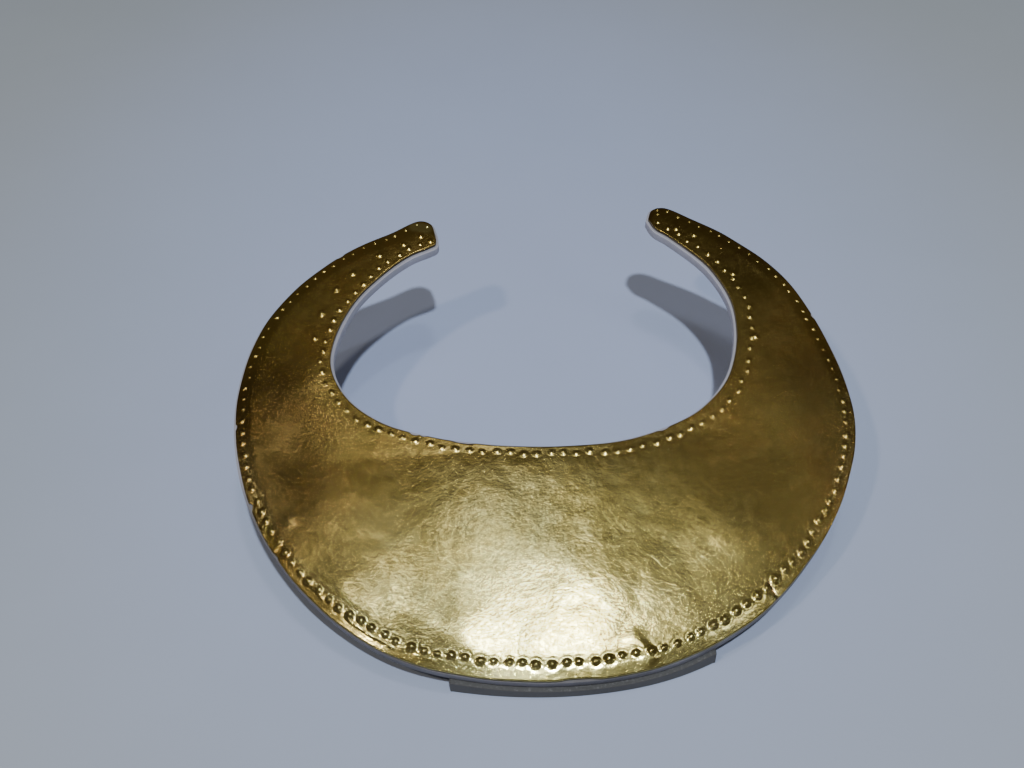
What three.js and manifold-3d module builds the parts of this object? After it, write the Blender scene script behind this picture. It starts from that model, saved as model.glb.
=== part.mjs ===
// A crescent collar of hammered sheet gold, with a row of raised bosses along each edge,
// lying on the tilted crescent board and the low wedge foot that carry it.
//
// Collar frame: x to the right, y from the belly's front edge towards the horns,
// z up from the board's underside. The whole stand is tilted about its front edge,
// and then set on the ground with its bounding box centred on the origin.

import * as THREE from 'three';
import { mergeVertices } from 'three/addons/utils/BufferGeometryUtils.js';
import Module from 'manifold-3d';

// Driving dimensions, in millimetres and degrees

const TILT_DEG = 15;

const BOARD_THICKNESS = 4;
const BOARD_BORDER = 0.9; // how far the board shows beyond the gold
const REST_GAP = 0.3; // clearance between pieces that rest on each other

const SHEET_THICKNESS = 0.6;
const CROWN_RISE = 1.1; // height of the sheet's middle above its turned-down margin
const CROWN_MARGIN = 7; // width over which the margin turns down

const FOOT_HEIGHT = 4; // of the foot's front face
const FOOT_LEFT = -39;
const FOOT_RIGHT = 47;
const FOOT_DEPTH = 76;
const FOOT_PROUD = 0.6; // how far the foot's front stands in front of the board
const FOOT_STEPS = 240; // steps along the whole edge where the foot's front follows it

const OUTER_ROW = { count: 121, insetBelly: 5.4, insetHorn: 2.0, radiusBelly: 1.5, radiusHorn: 1.0 };
const INNER_ROW = { count: 72, insetBelly: 2.8, insetHorn: 3.6, radiusBelly: 1.4, radiusHorn: 1.0 };
const BOSS_RISE = 0.62; // a boss's height as a fraction of its radius
const BOSS_SIDES = 6;

const EDGE_STATIONS = 88; // steps along the crescent, from one horn's tip to the other's
const TIP_CROWDING = 0.6; // how much closer the steps are at the horns' tips, from 0 to 1
const RUNGS = [0, 0.05, 0.15, 0.5, 0.85, 0.95, 1]; // shares of the width at each station

// The two edges run from the middle of the left horn's end to the middle of the right horn's end.

const OUTER_EDGE = [
  [-32.7, 178], [-34.4, 184], [-38.5, 185.8], [-50.5, 180.5], [-66, 173.5], [-85, 159],
  [-99.5, 139], [-107, 112], [-106, 85], [-98, 59.5], [-82, 34.5], [-57, 13.5],
  [-29.5, 3.8], [4.5, 0], [34, 3.6], [62, 16], [82, 33], [97, 52],
  [108, 76], [110, 95], [106, 122.5], [96.5, 148.5], [80.5, 167], [66.5, 178],
  [57, 184], [52.5, 183], [50.6, 179],
];

const INNER_EDGE = [
  [-32.7, 178], [-33, 174], [-35.5, 172.6], [-43, 169.5], [-55, 160.5], [-66.5, 147],
  [-74, 126], [-70.5, 111.5], [-59, 99], [-40, 90.3], [-12.5, 84.2], [15, 82.2],
  [33, 83.8], [56, 92.5], [70, 108], [76, 133], [70.5, 153], [57.5, 169.5],
  [52.5, 174.3], [50.6, 179],
];

const TILT = THREE.MathUtils.degToRad(TILT_DEG);
const SHEET_UNDERSIDE = BOARD_THICKNESS + REST_GAP;

const wasm = await Module();
wasm.setup();

function edgeCurve(points) {
  const knots = points.map(([x, y]) => new THREE.Vector3(x, y, 0));
  return new THREE.CatmullRomCurve3(knots, false, 'centripetal');
}

const outerCurve = edgeCurve(OUTER_EDGE);
const innerCurve = edgeCurve(INNER_EDGE);

// Points along an edge, crowded towards the small round ends of the horns

function edgePoints(curve, steps = EDGE_STATIONS) {
  const points = [];
  for (let step = 0; step <= steps; step++) {
    const share = step / steps;
    const eased = share - (TIP_CROWDING * Math.sin(2 * Math.PI * share)) / (2 * Math.PI);
    points.push(curve.getPointAt(eased));
  }
  return points;
}

// Solids from triangles, and back

function asManifold(geometry) {
  const bare = geometry.clone();
  bare.deleteAttribute('normal');
  bare.deleteAttribute('uv');
  const merged = mergeVertices(bare, 1e-4);
  const corners = Array.from(merged.index.array);
  const kept = [];
  for (let i = 0; i < corners.length; i += 3) {
    const [a, b, c] = corners.slice(i, i + 3);
    if (a !== b && b !== c && c !== a) kept.push(a, b, c);
  }
  const mesh = new wasm.Mesh({
    numProp: 3,
    vertProperties: new Float32Array(merged.attributes.position.array),
    triVerts: new Uint32Array(kept),
  });
  return new wasm.Manifold(mesh);
}

function asGeometry(manifold) {
  const mesh = manifold.getMesh();
  const geometry = new THREE.BufferGeometry();
  geometry.setAttribute('position', new THREE.BufferAttribute(mesh.vertProperties, 3));
  geometry.setIndex(new THREE.BufferAttribute(mesh.triVerts, 1));
  return geometry;
}

// Gold collar: a sheet whose middle is gently crowned and whose margins turn down

function crown(depth) {
  return CROWN_RISE * THREE.MathUtils.smoothstep(depth, 0, CROWN_MARGIN);
}

function collarSheet() {
  const outer = edgePoints(outerCurve);
  const inner = edgePoints(innerCurve);
  const positions = [];
  for (const lift of [0, SHEET_THICKNESS]) {
    for (let station = 0; station <= EDGE_STATIONS; station++) {
      const width = outer[station].distanceTo(inner[station]);
      for (const share of RUNGS) {
        const point = outer[station].clone().lerp(inner[station], share);
        const depth = Math.min(share, 1 - share) * width;
        positions.push(point.x, point.y, SHEET_UNDERSIDE + lift + crown(depth));
      }
    }
  }
  const rungs = RUNGS.length;
  const layer = (EDGE_STATIONS + 1) * rungs;
  const faces = [];
  const quad = (a, b, c, d) => faces.push(a, b, c, a, c, d);
  for (let station = 0; station < EDGE_STATIONS; station++) {
    for (let rung = 0; rung < rungs - 1; rung++) {
      const here = station * rungs + rung;
      const next = here + rungs;
      quad(here, here + 1, next + 1, next);
      quad(layer + here, layer + next, layer + next + 1, layer + here + 1);
    }
    const outerHere = station * rungs;
    quad(outerHere, outerHere + rungs, layer + outerHere + rungs, layer + outerHere);
    const innerHere = outerHere + rungs - 1;
    quad(innerHere, layer + innerHere, layer + innerHere + rungs, innerHere + rungs);
  }
  const geometry = new THREE.BufferGeometry();
  geometry.setAttribute('position', new THREE.Float32BufferAttribute(positions, 3));
  geometry.setIndex(faces);
  return asManifold(geometry);
}

// A boss is a low faceted point punched up from behind, rooted inside the sheet's thickness.

function boss(x, y, height, radius) {
  const profile = [
    new THREE.Vector2(0, -SHEET_THICKNESS / 2),
    new THREE.Vector2(radius, -SHEET_THICKNESS / 2),
    new THREE.Vector2(0, radius * BOSS_RISE),
  ];
  const dome = new THREE.LatheGeometry(profile, BOSS_SIDES);
  dome.rotateX(Math.PI / 2);
  dome.translate(x, y, height);
  return asManifold(dome);
}

function bossRow(curve, row, inwards) {
  const bosses = [];
  for (let i = 0; i < row.count; i++) {
    const share = (i + 1.5) / (row.count + 2);
    const edge = curve.getPointAt(share);
    const along = curve.getTangentAt(share);
    const towardsHorn = Math.abs(2 * share - 1);
    const inset = THREE.MathUtils.lerp(row.insetBelly, row.insetHorn, towardsHorn);
    const radius = THREE.MathUtils.lerp(row.radiusBelly, row.radiusHorn, towardsHorn);
    const x = edge.x - inwards * along.y * inset;
    const y = edge.y + inwards * along.x * inset;
    const height = SHEET_UNDERSIDE + SHEET_THICKNESS + crown(inset) - radius * 0.1;
    bosses.push(boss(x, y, height, radius));
  }
  return bosses;
}

function goldCollar() {
  const solids = [
    collarSheet(),
    ...bossRow(outerCurve, OUTER_ROW, 1),
    ...bossRow(innerCurve, INNER_ROW, -1),
  ];
  return asGeometry(wasm.Manifold.union(solids));
}

// Backing board: the collar's outline, grown by the border, at one thickness

function grownOutline(border, steps = EDGE_STATIONS) {
  const outer = edgePoints(outerCurve, steps);
  const inner = edgePoints(innerCurve, steps).reverse();
  const loop = [...outer.slice(0, -1), ...inner.slice(0, -1)];
  return loop.map((point, i) => {
    const before = loop[(i + loop.length - 1) % loop.length];
    const after = loop[(i + 1) % loop.length];
    const along = after.clone().sub(before).normalize();
    return new THREE.Vector2(point.x + along.y * border, point.y - along.x * border);
  });
}

function backingBoard() {
  const shape = new THREE.Shape(grownOutline(BOARD_BORDER));
  return new THREE.ExtrudeGeometry(shape, { depth: BOARD_THICKNESS, bevelEnabled: false });
}

// Foot: an upright block with the belly's curved front, sliced off along the board's underside

function mountFoot() {
  const front = grownOutline(BOARD_BORDER + FOOT_PROUD, FOOT_STEPS)
    .slice(0, FOOT_STEPS)
    .filter((point) => point.x > FOOT_LEFT && point.x < FOOT_RIGHT && point.y < FOOT_DEPTH)
    .map((point) => new THREE.Vector2(point.x, point.y * Math.cos(TILT)));
  const first = front[0];
  const last = front[front.length - 1];
  const shape = new THREE.Shape([
    new THREE.Vector2(FOOT_LEFT, first.y),
    ...front,
    new THREE.Vector2(FOOT_RIGHT, last.y),
    new THREE.Vector2(FOOT_RIGHT, FOOT_DEPTH),
    new THREE.Vector2(FOOT_LEFT, FOOT_DEPTH),
  ]);
  const block = new THREE.ExtrudeGeometry(shape, { depth: FOOT_DEPTH, bevelEnabled: false });
  const underBoard = new THREE.BoxGeometry(400, 400, 200);
  underBoard.translate(0, 0, -100 - REST_GAP);
  underBoard.rotateX(TILT);
  underBoard.translate(0, 0, FOOT_HEIGHT);
  return asGeometry(asManifold(block).intersect(asManifold(underBoard)));
}

// The stand as a scene graph

const gold = new THREE.MeshStandardMaterial({ color: 0xb4913f, roughness: 0.3, metalness: 1 });
const paleBoard = new THREE.MeshStandardMaterial({ color: 0xc9cad2, roughness: 0.6, metalness: 0 });
const greyFoot = new THREE.MeshStandardMaterial({ color: 0x8e8f92, roughness: 0.6, metalness: 0 });

function piece(name, geometry, material) {
  const mesh = new THREE.Mesh(geometry, material);
  mesh.name = name;
  return mesh;
}

const tilted = new THREE.Group();
tilted.rotation.x = TILT;
tilted.position.z = FOOT_HEIGHT;
tilted.add(piece('gold_collar', goldCollar(), gold));
tilted.add(piece('backing_board', backingBoard(), paleBoard));

const stand = new THREE.Group();
stand.add(tilted);
stand.add(piece('mount_foot', mountFoot(), greyFoot));

const group = new THREE.Group();
group.add(stand);
group.updateMatrixWorld(true);
const bounds = new THREE.Box3().setFromObject(group, true);
const centre = bounds.getCenter(new THREE.Vector3());
stand.position.set(-centre.x, -centre.y, -bounds.min.z);

export default group;
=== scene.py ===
"""Looks of a crescent collar of hammered sheet gold on its display board and foot.

The collar frame has x to the right, y from the belly's front edge towards the horns and
z up from the board's underside, in millimetres. It is tilted about the belly's front edge
and then moved to the row frame, which is in metres.
"""

import math

import bmesh
import bpy
import numpy as np
from mathutils import Matrix, Vector, noise


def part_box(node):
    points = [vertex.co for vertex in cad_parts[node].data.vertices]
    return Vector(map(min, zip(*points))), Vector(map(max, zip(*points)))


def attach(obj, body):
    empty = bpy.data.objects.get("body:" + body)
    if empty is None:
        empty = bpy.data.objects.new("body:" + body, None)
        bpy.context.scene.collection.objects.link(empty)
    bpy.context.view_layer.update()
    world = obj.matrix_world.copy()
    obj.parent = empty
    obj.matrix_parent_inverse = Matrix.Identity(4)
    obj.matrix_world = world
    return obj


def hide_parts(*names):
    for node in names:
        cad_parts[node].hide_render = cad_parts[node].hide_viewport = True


bl_info = {
    "name": "Gold crescent collar",
    "version": (1, 0, 0),
    "blender": (4, 5, 0),
    "location": "View3D > Sidebar > Collar",
    "description": "Builds a hammered gold crescent collar on its display board",
    "category": "Add Mesh",
}

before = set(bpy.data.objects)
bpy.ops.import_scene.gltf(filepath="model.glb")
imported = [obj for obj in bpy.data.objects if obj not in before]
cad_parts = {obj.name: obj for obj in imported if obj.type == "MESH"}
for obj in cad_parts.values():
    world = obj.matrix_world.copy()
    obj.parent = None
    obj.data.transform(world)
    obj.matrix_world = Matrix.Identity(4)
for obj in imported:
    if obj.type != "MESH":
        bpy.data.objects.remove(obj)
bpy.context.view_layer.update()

# Driving dimensions, in millimetres

MM = 0.001
TILT = math.radians(15)
BOARD_THICKNESS = 4.0
BOARD_BORDER = 0.9  # how far the board shows round the gold
FRONT_TUCK = 0.75  # how much less it shows along the belly's front
REST_GAP = 0.3  # gap from foot to board and from board to gold
SHEET_THICKNESS = 0.6
FOOT_HEIGHT = 4.0
FOOT_LEFT = -39.0
FOOT_RIGHT = 47.0
FOOT_DEPTH = 76.0
FOOT_PROUD = 0.6  # how far the foot stands out in front of the board
TIP_CROWDING = 0.6  # how much the cross lines crowd towards the horns' tips
MARGIN_WIDTH = 4.3  # how far in from the edge the turned-down margin reaches
MARGIN_SLOPE = 0.29  # how much it falls for each millimetre towards the edge
MARGIN_BEND = 2.2  # how sharply it bends: the bend is about 1 / MARGIN_BEND millimetres wide
SWELL = 1.1  # how far the horns swell above the sheet's rim
BELLY_SWELL = 0.9  # and how much more the belly does
OUTER_FALL = 0.65  # share of the swell that is lost towards the outer edge
INNER_FALL = 0.15  # and towards the inner edge of the horns
INNER_EASE = 0.14  # how much less of it is lost towards the belly's inner edge
BACK_FROM = 28.0  # where the belly's back half starts to curve down towards the neck
BACK_REACH = 55.0  # how far it curves
BACK_CURVE = 0.0005  # and how strongly, in height for each squared millimetre
CALM_EDGE = 3.0  # width of the strip along each edge that lies flatter than the rest
PATH_HEIGHT = BOARD_THICKNESS + 1.5  # where the helper paths of the bosses run

# Spans of the crescent, in shares of its length: rising from, to, falling from, to

BELLY_SPAN = (0.2, 0.42, 0.58, 0.8)
FRONT_SPAN = (0.26, 0.34, 0.74, 0.82)

# The two edges run from the middle of the left horn's end to the middle of the right horn's end.

OUTER_EDGE = (
    (-32.7, 178), (-34.4, 184), (-38.5, 185.8), (-50.5, 180.5), (-66, 173.5), (-85, 159),
    (-99.5, 139), (-107, 112), (-106, 85), (-98, 59.5), (-82, 34.5), (-57, 13.5),
    (-29.5, 3.8), (4.5, 0), (34, 3.6), (62, 16), (82, 33), (97, 52),
    (108, 76), (110, 95), (106, 122.5), (96.5, 148.5), (80.5, 167), (66.5, 178),
    (57, 184), (52.5, 183), (50.6, 179),
)
INNER_EDGE = (
    (-32.7, 178), (-33, 174), (-35.5, 172.6), (-43, 169.5), (-55, 160.5), (-66.5, 147),
    (-74, 126), (-70.5, 111.5), (-59, 99), (-40, 90.3), (-12.5, 84.2), (15, 82.2),
    (33, 83.8), (56, 92.5), (70, 108), (76, 133), (70.5, 153), (57.5, 169.5),
    (52.5, 174.3), (50.6, 179),
)

# Rows of bosses: how far each stands in from its edge, by the share of the edge's length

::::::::

**Problem description**
Only the lines from the one with "const stand = new THREE.Group();" up to the one with "import math" should be repeated, both included, exactly as they appear.

**The completed task**
const stand = new THREE.Group();
stand.add(tilted);
stand.add(piece('mount_foot', mountFoot(), greyFoot));

const group = new THREE.Group();
group.add(stand);
group.updateMatrixWorld(true);
const bounds = new THREE.Box3().setFromObject(group, true);
const centre = bounds.getCenter(new THREE.Vector3());
stand.position.set(-centre.x, -centre.y, -bounds.min.z);

export default group;
=== scene.py ===
"""Looks of a crescent collar of hammered sheet gold on its display board and foot.

The collar frame has x to the right, y from the belly's front edge towards the horns and
z up from the board's underside, in millimetres. It is tilted about the belly's front edge
and then moved to the row frame, which is in metres.
"""

import math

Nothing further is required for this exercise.